▶ _Work to be completed_: Everything from the first line to the line containing "woven tape, with" is to be repeated exactly; nothing past it.
* * * * * * * * *
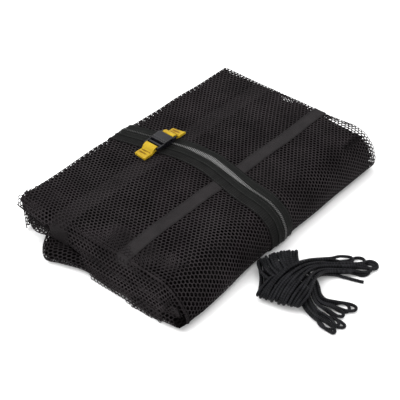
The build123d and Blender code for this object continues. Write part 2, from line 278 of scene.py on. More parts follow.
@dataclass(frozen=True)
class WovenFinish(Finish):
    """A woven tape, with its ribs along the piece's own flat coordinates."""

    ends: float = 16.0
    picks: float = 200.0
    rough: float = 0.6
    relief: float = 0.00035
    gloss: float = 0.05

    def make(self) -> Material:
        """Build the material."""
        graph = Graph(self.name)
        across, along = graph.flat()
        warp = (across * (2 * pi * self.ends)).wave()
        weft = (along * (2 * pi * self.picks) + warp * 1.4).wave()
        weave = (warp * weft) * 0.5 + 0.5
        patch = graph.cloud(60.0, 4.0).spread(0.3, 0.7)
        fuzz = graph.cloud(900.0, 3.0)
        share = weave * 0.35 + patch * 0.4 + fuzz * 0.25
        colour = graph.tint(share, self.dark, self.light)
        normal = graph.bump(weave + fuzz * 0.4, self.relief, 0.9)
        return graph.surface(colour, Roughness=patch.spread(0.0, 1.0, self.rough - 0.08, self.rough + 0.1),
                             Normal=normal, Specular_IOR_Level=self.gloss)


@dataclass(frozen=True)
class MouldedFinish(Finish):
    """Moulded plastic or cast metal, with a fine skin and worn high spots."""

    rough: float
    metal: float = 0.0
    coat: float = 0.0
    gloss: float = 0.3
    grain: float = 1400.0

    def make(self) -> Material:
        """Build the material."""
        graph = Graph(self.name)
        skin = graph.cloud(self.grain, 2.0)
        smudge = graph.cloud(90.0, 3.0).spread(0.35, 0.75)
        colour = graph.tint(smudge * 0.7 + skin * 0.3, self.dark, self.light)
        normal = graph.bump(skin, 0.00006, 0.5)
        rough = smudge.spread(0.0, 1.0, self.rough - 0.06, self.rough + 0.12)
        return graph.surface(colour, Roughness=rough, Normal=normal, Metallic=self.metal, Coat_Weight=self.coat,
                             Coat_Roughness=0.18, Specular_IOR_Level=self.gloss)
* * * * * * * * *
▶ _Correct response_:
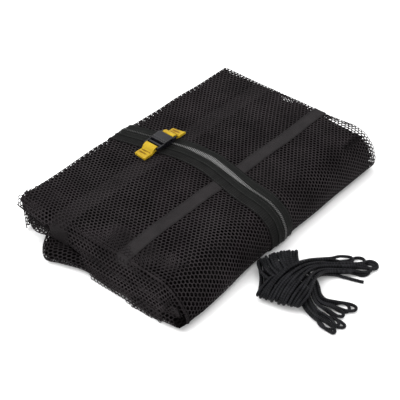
The build123d and Blender code for this object continues. Write part 2, from line 278 of scene.py on. More parts follow.
@dataclass(frozen=True)
class WovenFinish(Finish):
    """A woven tape, with its ribs along the piece's own flat coordinates."""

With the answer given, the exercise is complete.